Great article Patrick, and you touch on a lot of reasons why companies are moving to hybrid approach, for most it just makes sense.
What we are finding is that traditional steady state workloads encompass about 75% of the workloads out there which are expensive when running those in the public cloud. With these workloads, Public Cloud providers try to alleviate the cost burden with longer contractual obligations such as 3 years instead of a "pay what you use" model. More and more we are seeing customers that have gone "all-in" with cloud are pulling out due to the high cost of running these types of workloads.

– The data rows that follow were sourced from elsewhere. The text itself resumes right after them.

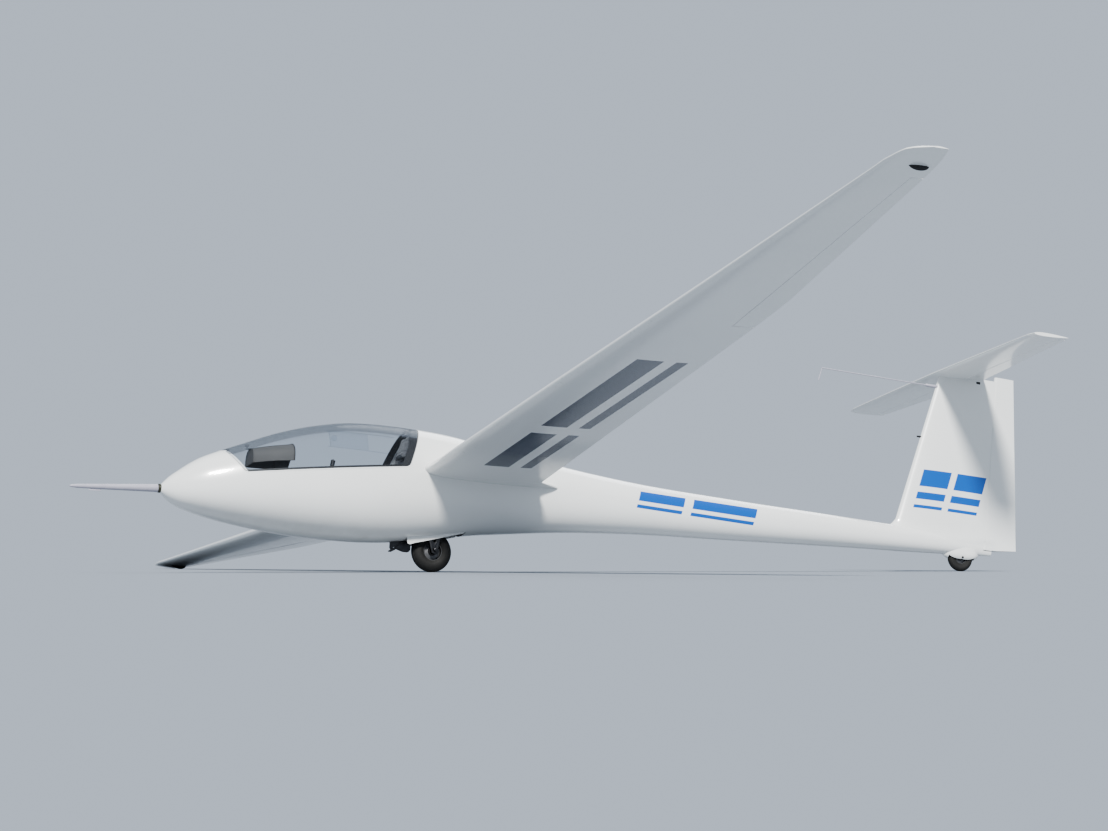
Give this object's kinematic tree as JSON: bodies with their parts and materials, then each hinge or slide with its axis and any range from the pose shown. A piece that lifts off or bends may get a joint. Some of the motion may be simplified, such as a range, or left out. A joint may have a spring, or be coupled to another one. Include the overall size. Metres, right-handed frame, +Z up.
{
  "type": "single-seat T-tail sailplane glider",
  "caption": "White glass-fibre sailplane with a T-tail, long slim wings and a clear canopy, parked on its wheels and one wing tip.",
  "frame": {"origin": "centre of the box round the parked glider, on the floor", "axes": "+X aft along the fuselage, +Y towards the starboard wing tip, +Z up from the floor"},
  "size_m": [7.37, 14.8262, 2.2908],
  "materials": {
    "gelcoat": "glossy white gelcoat over glass fibre",
    "clear_glass": "clear blown acrylic, very slightly blue",
    "black_trim": "matt black",
    "olive_cap": "dark olive rubber",
    "probe_tube": "light grey paint on tube",
    "tyre_rubber": "worn black tyre rubber",
    "cast_alloy": "cast, dull",
    "dark_steel": "dark oiled steel",
    "grey_interior": "grey speckled interior paint",
    "seat_fabric": "dark woven upholstery",
    "blue_paint": "blue enamel"
  },
  "bodies": {
    "airframe": {"fuselage_shell": "gelcoat", "tail_boom": "gelcoat", "fin": "gelcoat", "stabiliser": "gelcoat", "wing_left": "gelcoat", "wing_right": "gelcoat", "tip_skid_left": "black_trim", "tip_skid_right": "black_trim", "nose_ring": "olive_cap", "nose_boom": "probe_tube", "canopy_hinge": "dark_steel", "rear_bulkhead": "grey_interior", "seat_pan": "grey_interior", "seat_cushion": "seat_fabric", "back_cushion": "seat_fabric", "headrest": "grey_interior", "instrument_console": "black_trim", "instrument_panel": "black_trim", "glare_shield": "black_trim", "control_stick": "black_trim", "airbrake_lever": "blue_paint", "rudder_pedals": "cast_alloy", "main_axle": "dark_steel", "gear_leg_left": "dark_steel", "gear_leg_right": "dark_steel", "gear_door_left": "gelcoat", "gear_door_right": "gelcoat", "tow_hook": "dark_steel", "tail_wheel_fairing": "gelcoat", "total_energy_probe": "probe_tube", "fin_pitot": "black_trim"},
    "canopy": {"canopy_glass": "clear_glass", "canopy_frame": "black_trim"},
    "main_wheel": {"main_tyre": "tyre_rubber", "main_wheel_hub": "cast_alloy"},
    "tail_wheel": {"tail_tyre": "tyre_rubber", "tail_wheel_hub": "cast_alloy"},
    "rudder_body": {"rudder": "gelcoat"},
    "elevator_body": {"elevator_left": "gelcoat", "elevator_right": "gelcoat"},
    "aileron_left_body": {"aileron_left": "gelcoat"},
    "aileron_right_body": {"aileron_right": "gelcoat"},
    "airbrake_left_body": {"airbrake_left": "gelcoat"},
    "airbrake_right_body": {"airbrake_right": "gelcoat"}
  },
  "joints": [
    {"name": "canopy_hinge_joint", "type": "hinge", "parent": "airframe", "child": "canopy", "pos_m": [-2.7484, -0.0934, 0.75965], "axis": [0.0178, -0.9883, 0.1513], "range_deg": [0, 45]},
    {"name": "main_wheel_spin", "type": "hinge", "parent": "airframe", "child": "main_wheel", "pos_m": [-1.08377, -0.1574, 0.14569], "axis": [-0.0178, 0.9883, -0.1513], "continuous": true},
    {"name": "tail_wheel_spin", "type": "hinge", "parent": "airframe", "child": "tail_wheel", "pos_m": [3.11658, -0.08883, 0.09896], "axis": [-0.0178, 0.9883, -0.1513], "continuous": true},
    {"name": "rudder_hinge", "type": "hinge", "parent": "airframe", "child": "rudder_body", "pos_m": [3.31494, -0.0774, 0.15024], "axis": [0.1675, 0.1522, 0.9741], "range_deg": [-30, 30]},
    {"name": "elevator_hinge", "type": "hinge", "parent": "airframe", "child": "elevator_body", "pos_m": [3.26198, 0.12249, 1.46211], "axis": [-0.0178, 0.9883, -0.1513], "range_deg": [-25, 25]},
    {"name": "aileron_left_hinge", "type": "hinge", "parent": "airframe", "child": "aileron_left_body", "pos_m": [-0.52275, -4.22386, 1.54021], "axis": [0.0485, 0.973, -0.2256], "range_deg": [-20, 20]},
    {"name": "aileron_right_hinge", "type": "hinge", "parent": "airframe", "child": "aileron_right_body", "pos_m": [-0.67384, 4.15713, 0.25704], "axis": [-0.0839, 0.9936, -0.0755], "range_deg": [-20, 20]},
    {"name": "airbrake_left_slide", "type": "slide", "parent": "airframe", "child": "airbrake_left_body", "axis": [0.114, 0.2209, 0.9686], "range_m": [0, 0.065]},
    {"name": "airbrake_right_slide", "type": "slide", "parent": "airframe", "child": "airbrake_right_body", "axis": [0.1165, 0.083, 0.9897], "range_m": [0, 0.065]}
  ],
  "couplings": [
    {"joint": "aileron_right_hinge", "follows": "aileron_left_hinge", "ratio": -1},
    {"joint": "airbrake_right_slide", "follows": "airbrake_left_slide", "ratio": 1}
  ]
}
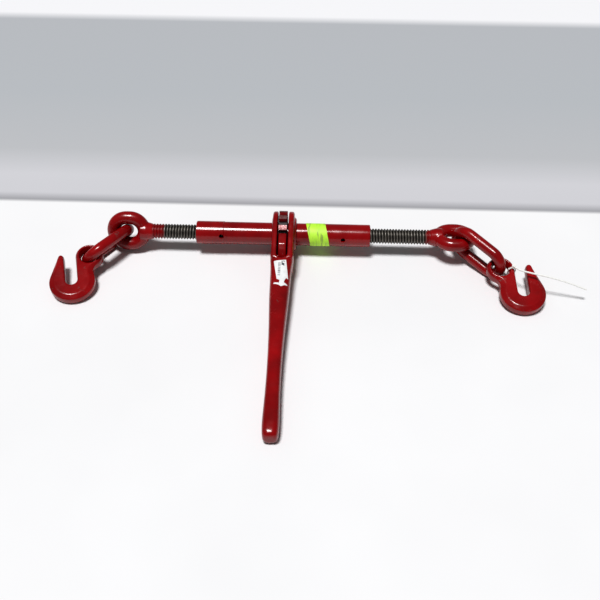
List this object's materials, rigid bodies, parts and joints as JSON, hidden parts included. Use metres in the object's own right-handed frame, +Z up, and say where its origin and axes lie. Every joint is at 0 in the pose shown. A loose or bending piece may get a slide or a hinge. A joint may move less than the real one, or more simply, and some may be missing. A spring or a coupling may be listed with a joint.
{
  "type": "ratchet load binder",
  "caption": "Ratchet chain load binder: a barrel with a swinging handle and pawl, opposed eye screws, and a link with a grab hook on each end.",
  "frame": {"origin": "on the surface the binder lies on, under the middle of its box", "axes": "+X along the barrel towards the screw that is drawn further out, +Y away from the handle's tip, +Z up"},
  "size_m": [0.7566, 0.3897, 0.068],
  "materials": {
    "red_enamel": "glossy red enamel on forged steel, chipped at edges",
    "oiled_thread": "dark oiled steel thread with red enamel next to the eye",
    "worn_gear": "red enamel worn to bare steel on the tooth tips",
    "bare_steel": "plain machined steel",
    "tape": "fluorescent yellow-green marking tape",
    "label": "torn paper label",
    "nylon": "natural nylon"
  },
  "bodies": {
    "barrel": {"barrel_tube": "red_enamel", "ratchet_gear": "worn_gear", "left_thread_insert": "bare_steel", "right_thread_insert": "bare_steel", "marking_tape": "tape"},
    "handle": {"handle": "red_enamel", "pawl_pin": "red_enamel", "detent_plunger": "bare_steel", "detent_spring": "bare_steel", "price_label": "label"},
    "pawl": {"pawl": "red_enamel"},
    "left_washer": {"left_stop_washer": "bare_steel"},
    "right_washer": {"right_stop_washer": "bare_steel"},
    "left_screw": {"left_eye_screw": "oiled_thread"},
    "right_screw": {"right_eye_screw": "oiled_thread"},
    "left_link": {"left_link": "red_enamel"},
    "right_link": {"right_link": "red_enamel"},
    "left_hook": {"left_grab_hook": "red_enamel"},
    "right_hook": {"right_grab_hook": "red_enamel", "cable_tie": "nylon"}
  },
  "joints": [
    {"name": "handle_swing", "type": "hinge", "parent": "barrel", "child": "handle", "pos_m": [-0.05065, 0.16083, 0.034], "axis": [1, 0, 0], "continuous": true},
    {"name": "pawl_flip", "type": "hinge", "parent": "handle", "child": "pawl", "pos_m": [-0.05065, 0.11342, 0.03114], "axis": [1, 0, 0], "range_deg": [0, 9]},
    {"name": "left_screw_travel", "type": "slide", "parent": "barrel", "child": "left_washer", "axis": [1, 0, 0], "range_m": [-0.04658, 0.04234]},
    {"name": "left_screw_turn", "type": "hinge", "parent": "left_washer", "child": "left_screw", "pos_m": [-0.18065, 0.16083, 0.034], "axis": [1, 0, 0], "range_deg": [-3600, 3960]},
    {"name": "left_link_swing", "type": "hinge", "parent": "left_screw", "child": "left_link", "pos_m": [-0.29705, 0.15668, 0.0226], "axis": [0.6066, -0.2719, -0.747], "range_deg": [-10, 32]},
    {"name": "left_hook_swing", "type": "hinge", "parent": "left_link", "child": "left_hook", "pos_m": [-0.32903, 0.11112, 0.02337], "axis": [0.053, -0.216, 0.975], "range_deg": [-110, 95]},
    {"name": "right_screw_travel", "type": "slide", "parent": "barrel", "child": "right_washer", "axis": [1, 0, 0], "range_m": [-0.06351, 0.02541]},
    {"name": "right_screw_turn", "type": "hinge", "parent": "right_washer", "child": "right_screw", "pos_m": [0.07935, 0.16083, 0.034], "axis": [1, 0, 0], "range_deg": [-5400, 2160]},
    {"name": "right_link_swing", "type": "hinge", "parent": "right_screw", "child": "right_link", "pos_m": [0.21687, 0.14721, 0.03591], "axis": [0.6877, 0.7189, -0.101], "range_deg": [-24, 24]},
    {"name": "right_hook_swing", "type": "hinge", "parent": "right_link", "child": "right_hook", "pos_m": [0.26137, 0.1035, 0.0238], "axis": [0.0063, -0.2242, 0.9745], "range_deg": [-100, 60]}
  ],
  "couplings": [
    {"joint": "left_screw_travel", "follows": "left_screw_turn", "m_per_rad": -0.00067375},
    {"joint": "right_screw_travel", "follows": "right_screw_turn", "m_per_rad": 0.00067375}
  ]
}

The key is to provide a cloud like experience on prem for these types of workloads, with rapid deployment, fractional consumption with all the simplicity and rapid innovation that comes from Public Clouds but still provide the controls of running these workloads on prem, with SLA's, Governance and choice. It's a balance of owning vs renting, same idea when renting/leasing/owning a car or a home.
This is why software is eating the world in the IT Infrastructure space because it can bring these promises to Data Centers, much like Google, Facebook and other "web-scale" companies deliver.
Having said that, of course there are the other workloads that are elastic, unpredictable where the cloud fits very well, spinning resources up and down as needed whether that's a seasonal requirement such as an online retailer during the holidays..etc....or even a real/rapid change in resources, cloud makes a lot of sense.
The key, however, is building a single construct or Operating System in this model that stretches from edge to core to cloud, while providing all the above tenants but making it dead simple, while providing choice both on prem and cloud and making that experience seamless.